労働災害が発生してしまったことは非常に残念なことに違いはない。しかし、安全を考えるためにはまたとない機会と捉えなおすことが肝要だ。何が危険なのかが認識できる貴重な体験であり、それを伸ばしていくことが安全力を高めていくことになる。ヒヤリ・ハット(最近ではこれに「気がかり」を加えてHHK運動と称しているところもあるそうだが)やKY活動などは、この危険を認識する力を向上させるための訓練になる。何からやらなければならないということではない。どこからでもよい、まず何かを始めてみることだ。糸口が見つかれば道はおのずと見えてくる。安全に奇策や王道はない。こうした活動を、こつこつと地道に継続することが安全への近道になる。

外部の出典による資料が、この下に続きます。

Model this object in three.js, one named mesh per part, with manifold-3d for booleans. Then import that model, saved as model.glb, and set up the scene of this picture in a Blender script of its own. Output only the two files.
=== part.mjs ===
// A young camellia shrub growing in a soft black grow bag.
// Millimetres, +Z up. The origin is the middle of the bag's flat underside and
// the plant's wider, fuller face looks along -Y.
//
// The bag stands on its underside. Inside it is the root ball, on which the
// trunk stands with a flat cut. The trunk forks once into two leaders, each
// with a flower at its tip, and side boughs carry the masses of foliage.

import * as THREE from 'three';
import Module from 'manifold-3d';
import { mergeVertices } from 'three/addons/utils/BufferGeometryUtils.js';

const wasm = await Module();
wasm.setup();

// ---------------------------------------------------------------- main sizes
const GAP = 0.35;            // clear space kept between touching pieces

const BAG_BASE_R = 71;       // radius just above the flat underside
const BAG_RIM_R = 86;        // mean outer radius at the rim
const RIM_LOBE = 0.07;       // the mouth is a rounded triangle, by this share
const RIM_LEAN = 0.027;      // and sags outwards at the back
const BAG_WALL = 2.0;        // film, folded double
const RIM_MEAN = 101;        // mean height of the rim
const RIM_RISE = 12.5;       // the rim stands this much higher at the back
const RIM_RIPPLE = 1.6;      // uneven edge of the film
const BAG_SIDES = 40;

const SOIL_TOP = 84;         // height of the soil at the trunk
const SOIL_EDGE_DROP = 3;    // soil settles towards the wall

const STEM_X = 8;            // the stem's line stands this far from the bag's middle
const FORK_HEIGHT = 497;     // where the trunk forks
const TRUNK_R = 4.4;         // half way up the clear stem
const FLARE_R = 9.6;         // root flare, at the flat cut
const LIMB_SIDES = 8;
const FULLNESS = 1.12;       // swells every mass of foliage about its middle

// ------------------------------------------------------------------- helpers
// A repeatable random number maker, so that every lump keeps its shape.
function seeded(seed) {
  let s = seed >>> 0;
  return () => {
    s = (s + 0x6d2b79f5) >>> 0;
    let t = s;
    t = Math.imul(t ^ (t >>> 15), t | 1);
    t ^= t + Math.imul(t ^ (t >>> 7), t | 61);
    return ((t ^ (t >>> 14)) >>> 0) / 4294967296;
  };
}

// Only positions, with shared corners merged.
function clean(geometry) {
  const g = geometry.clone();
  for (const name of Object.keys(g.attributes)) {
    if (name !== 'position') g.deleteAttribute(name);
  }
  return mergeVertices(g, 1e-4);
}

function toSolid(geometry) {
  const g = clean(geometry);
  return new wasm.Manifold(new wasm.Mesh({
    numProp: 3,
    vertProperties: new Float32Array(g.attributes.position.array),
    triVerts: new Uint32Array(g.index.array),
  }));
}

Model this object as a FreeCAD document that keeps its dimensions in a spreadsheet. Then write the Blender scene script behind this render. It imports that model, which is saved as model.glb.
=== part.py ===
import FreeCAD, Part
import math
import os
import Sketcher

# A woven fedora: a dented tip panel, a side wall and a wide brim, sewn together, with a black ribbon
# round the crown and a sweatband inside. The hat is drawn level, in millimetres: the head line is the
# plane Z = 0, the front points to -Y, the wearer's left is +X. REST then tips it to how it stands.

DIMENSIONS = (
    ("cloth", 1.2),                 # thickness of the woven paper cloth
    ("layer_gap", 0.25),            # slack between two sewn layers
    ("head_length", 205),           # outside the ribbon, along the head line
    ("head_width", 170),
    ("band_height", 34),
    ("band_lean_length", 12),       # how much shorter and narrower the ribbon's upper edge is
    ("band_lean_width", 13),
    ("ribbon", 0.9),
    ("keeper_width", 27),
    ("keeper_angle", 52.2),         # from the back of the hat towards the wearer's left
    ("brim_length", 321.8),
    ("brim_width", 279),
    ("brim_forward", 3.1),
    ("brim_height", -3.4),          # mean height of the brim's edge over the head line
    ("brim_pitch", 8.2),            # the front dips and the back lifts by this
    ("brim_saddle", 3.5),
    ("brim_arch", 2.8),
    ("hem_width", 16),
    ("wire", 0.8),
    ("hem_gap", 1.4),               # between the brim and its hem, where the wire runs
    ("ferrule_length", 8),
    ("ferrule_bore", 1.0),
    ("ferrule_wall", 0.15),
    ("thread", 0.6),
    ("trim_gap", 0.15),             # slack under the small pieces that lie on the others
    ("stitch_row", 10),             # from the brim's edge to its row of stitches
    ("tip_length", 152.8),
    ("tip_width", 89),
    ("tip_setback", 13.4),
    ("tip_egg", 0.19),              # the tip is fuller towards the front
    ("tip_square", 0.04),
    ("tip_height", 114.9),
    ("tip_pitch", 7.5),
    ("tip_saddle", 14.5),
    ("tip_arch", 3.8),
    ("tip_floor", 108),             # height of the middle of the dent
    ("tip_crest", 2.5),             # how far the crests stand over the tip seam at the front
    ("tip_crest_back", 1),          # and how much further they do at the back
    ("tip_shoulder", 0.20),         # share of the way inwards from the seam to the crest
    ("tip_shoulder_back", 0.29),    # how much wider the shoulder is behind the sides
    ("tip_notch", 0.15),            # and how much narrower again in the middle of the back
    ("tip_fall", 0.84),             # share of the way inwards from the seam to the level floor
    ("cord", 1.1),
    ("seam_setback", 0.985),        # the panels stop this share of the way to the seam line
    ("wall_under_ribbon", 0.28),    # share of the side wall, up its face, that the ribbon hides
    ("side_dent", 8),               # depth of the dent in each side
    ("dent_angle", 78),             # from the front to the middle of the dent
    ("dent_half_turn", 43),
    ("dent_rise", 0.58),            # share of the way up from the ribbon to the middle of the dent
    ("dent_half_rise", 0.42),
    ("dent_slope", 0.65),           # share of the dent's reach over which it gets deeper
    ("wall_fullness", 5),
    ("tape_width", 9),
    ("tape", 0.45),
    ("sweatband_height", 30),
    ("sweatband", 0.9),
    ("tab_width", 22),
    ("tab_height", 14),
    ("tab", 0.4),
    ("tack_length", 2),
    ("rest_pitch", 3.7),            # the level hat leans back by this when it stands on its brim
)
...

しかし、監督署への報告に「作業者の不注意で…」とか「作業者のミスで…」といった記述も、依然、散見される。責任の追及のみに終始した報告と感ぜざるを得ないのだが。事故には通常一つの原因で発生することはない。「なぜだ、なぜだ」を繰返し、複合する要因を解明していこうとする態度を欠いてはならないと思う。責任の所在を作業者に押し付けるような対応は、貴重な災害体験を活かしておらず、危険の要因を放置してさらに重篤な災害を発生させる温床となるものとして厳に戒めなければならないと思うのだが。
永遠に無災害でいることは現実には不可能なことと思う。しかし、死亡災害は出さない、障害の残る事故は起こさないというふうに事故のポテンシャルを下げることは現実可能な目標になりうると思う。災害を悔いるばかりではなく、新たな無災害への第一歩とし、大いに奮起されることを願ってやまない。